Hubungan baik Iran-Suriah
Seperti diketahui, Iran dan Suriah punya hubungan baik.
Teheran memberikan dukungan militer kepada pasukan pemerintah Suriah selama lebih dari satu dekade.
Namun, mengingat meningkatnya serentetan eskalasi yang menargetkan anggotanya dalam beberapa bulan terakhir, kehadiran militer Iran mulai dikurangi.
Situasi menegangkan memuncak pada 1 April 2024 kemarin, di mana Israel menghancurkan gedung Konsulat Iran di Damaskus, Suriah.
Serangan berdarah itu menewaskan sedikitnya tujuh anggota Korps Garda Revolusi Islam (IRGC), dua di antaranya adalah jenderal.
Iran pun terdorong untuk melancarkan serangan rudal dan drone langsung pertama kalinya terhadap Israel pada 13-14 April 2024.
Serangan Kota Isfahan
Ketegangan di kawasan pun semakin parah.
Media pemerintah Iran melaporkan pada hari Jumat (19/4/2024) bahwa negara tersebut telah mengaktifkan sistem pertahanan udaranya di pusat kota Isfahan, untuk menjatuhkan tiga objek udara, di tengah suara ledakan.
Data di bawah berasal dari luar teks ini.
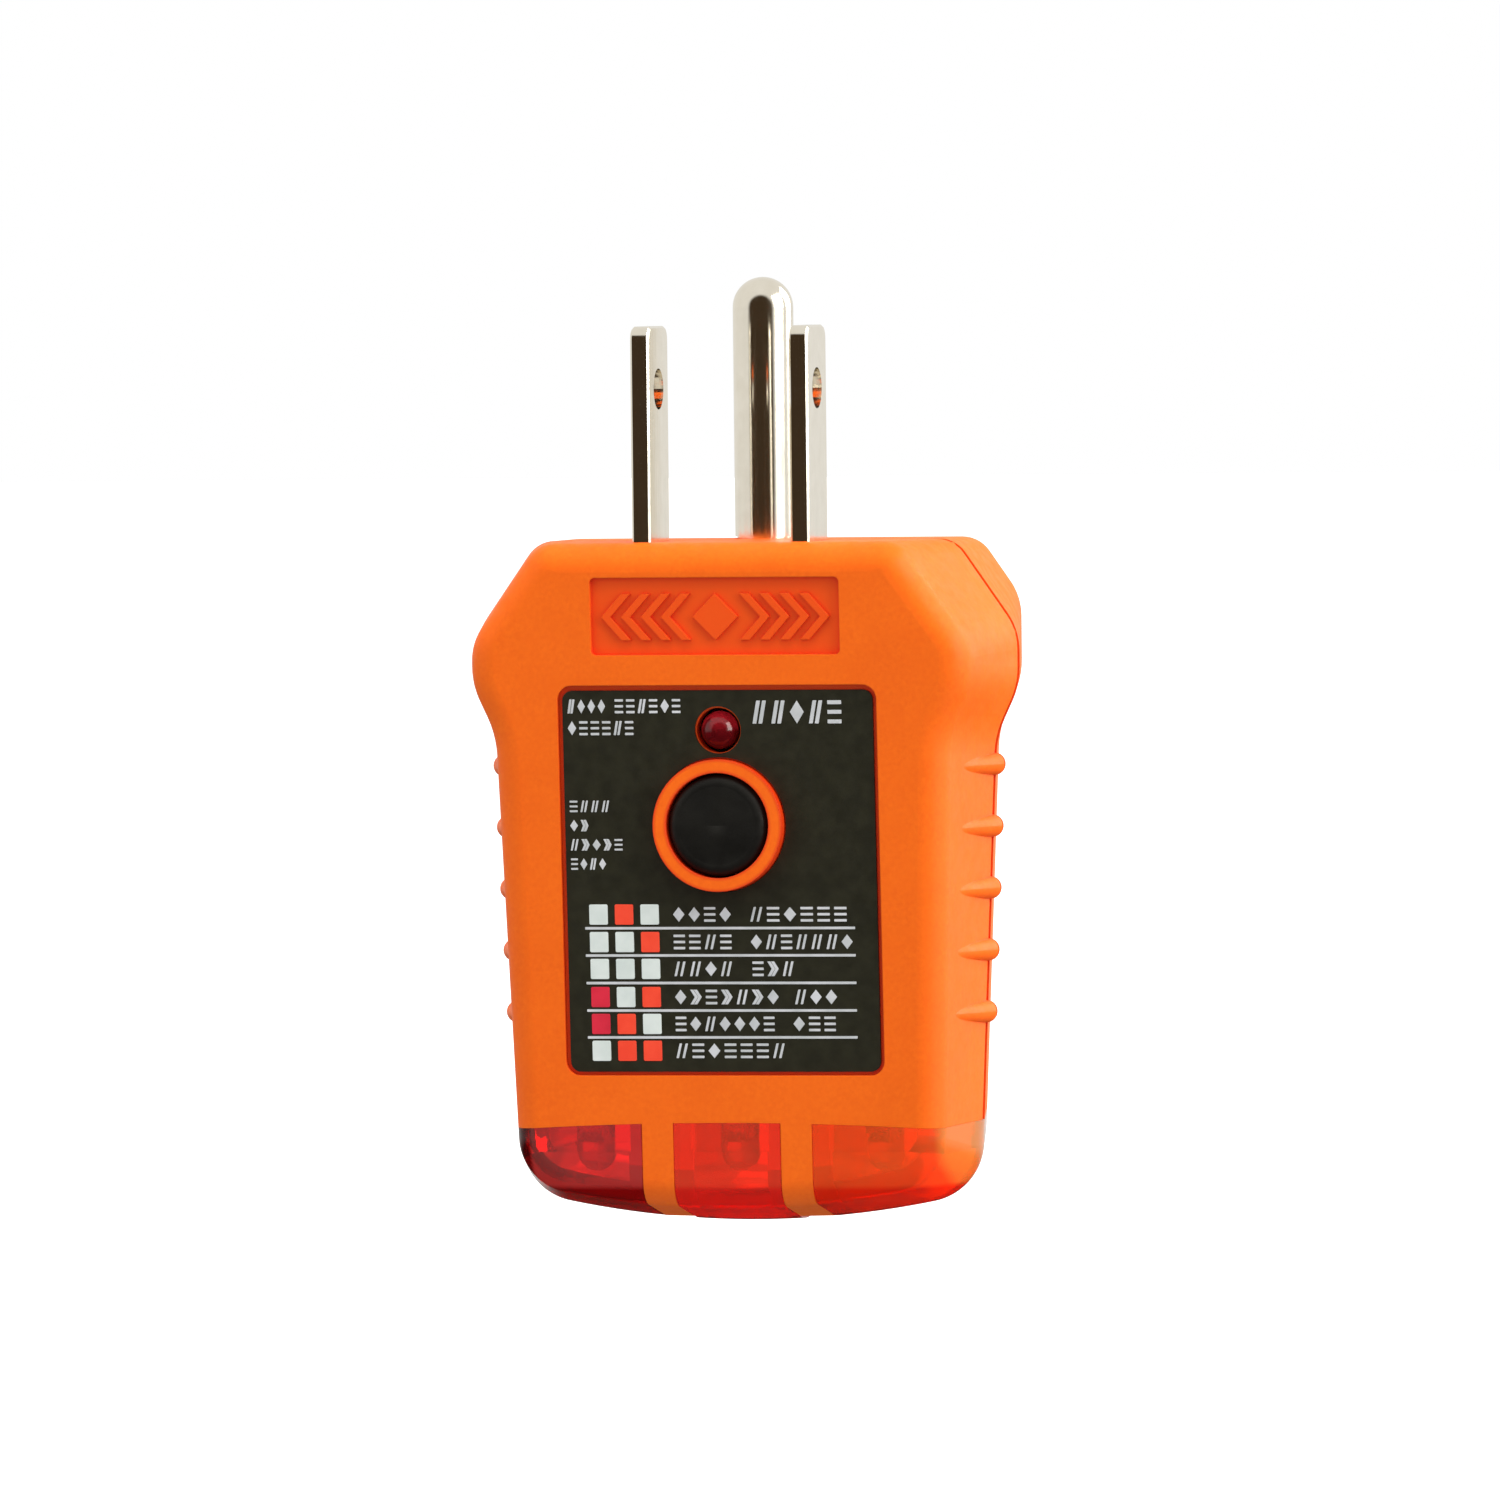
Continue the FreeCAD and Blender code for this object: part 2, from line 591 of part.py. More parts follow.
def face_label():
    """Thin printed label sheet in the recess, cut out for the button ring and the indicator."""
    points = rectangle(-d.label_half, -d.label_foot, d.label_half, -d.label_top)
    circles = [(0.0, -d.button_z, d.ring_outer + 0.12), (0.0, -d.led_z, d.led_hole + 0.1)]
    lift = d.label_thick - d.recess_depth
    return face_body("face_label", d.label_thick, [points], circles, lift=lift, rounds=d.label_round)


def button_cap():
    """Round cap with a domed top, a retaining flange and a centre boss that meets the switch plunger."""
    top, back = d.cap_front, -d.cap_back
    land, flange_top, roof = d.cap_radius - d.cap_land, -d.ring_back - d.cap_play, top - d.cap_roof
    skirt = d.cap_radius - d.cap_wall
    boss_end = -d.plunger_front + d.boss_play
    profile = [
        (0.0, top), (land, top - d.cap_crown), (d.cap_radius, top - d.cap_round), (d.cap_radius, flange_top),
        (d.cap_flange, flange_top), (d.cap_flange, back), (skirt, back), (skirt, roof),
        (d.cap_boss, roof), (d.cap_boss, boss_end), (0.0, boss_end),
    ]
    curves = {0: crown(land, top, d.cap_crown), 1: (d.cap_radius - 0.24, top - 0.36)}
    body = turned_body("button_cap", profile, curves)
    return place(body, 0.0, 0.0, -d.button_z, (X_AXIS, 90))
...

Penerbangan dihentikan sebentar di banyak wilayah di negara itu, sebelum peringatan dicabut.
Stasiun penyiaran AS, mengutip pejabat senior Amerika, melaporkan bahwa rudal Israel telah menghantam Isfahan.
Baca juga: TV Iran Remehkan Serangan Israel, Sebut 3 Benda Kecil Tak Dikenal Dicegat Sistem Pertahanan Udara
Para pejabat Iran mengatakan mereka masih mengkonfirmasi sumber serangan drone tersebut, sementara Israel belum mengomentari insiden tersebut.
Kunjungan Presiden Iran ke Pakistan
Presiden Iran Ebrahim Raisi mengancam akan memusnahkan rezim Zionis jika terjadi serangan besar di Iran.
"Serangan Israel ke wilayah Iran dapat mengubah dinamika secara radikal dan mengakibatkan tidak ada lagi yang tersisa dari rezim Zionis," kata Raisi selama kunjungannya ke Pakistan, dikutip kantor berita resmi IRNA, Selasa (23/4/2024).
Saat ini Raisi sedang berkunjung ke Pakistan.
Tur Raisi ke Pakistan sudah dimulai dari Senin (22/4/2024) kemarin.
Bagaimana pandangan Pakistan menanggapi ketegangan Iran-Israel pun menjadi sorotan.
Pada Minggu (14/4/2024), sehari setelah serangan Iran terhadap Israel, Kementerian Luar Negeri Pakistan mengeluarkan pernyataan yang menyerukan de-eskalasi.
Menurut Pakistan, peristiwa itu dianggap sebagai “konsekuensi dari gagalnya diplomasi”.
“Hal ini juga menggarisbawahi dampak buruk jika Dewan Keamanan PBB tidak mampu memenuhi tanggung jawabnya menjaga perdamaian dan keamanan internasional,” kata pernyataan kementerian tersebut.
Pakistan menegaskan perlunya upaya internasional untuk mencegah permusuhan lebih lanjut di wilayah tersebut dan untuk gencatan senjata di Gaza.
Pakistan tidak mengakui Israel dan tidak memiliki saluran komunikasi langsung dengan Israel.
Islamabad merupakan negara mayoritas Sunni.
Sementara warga Iran, mayoritas Syiah.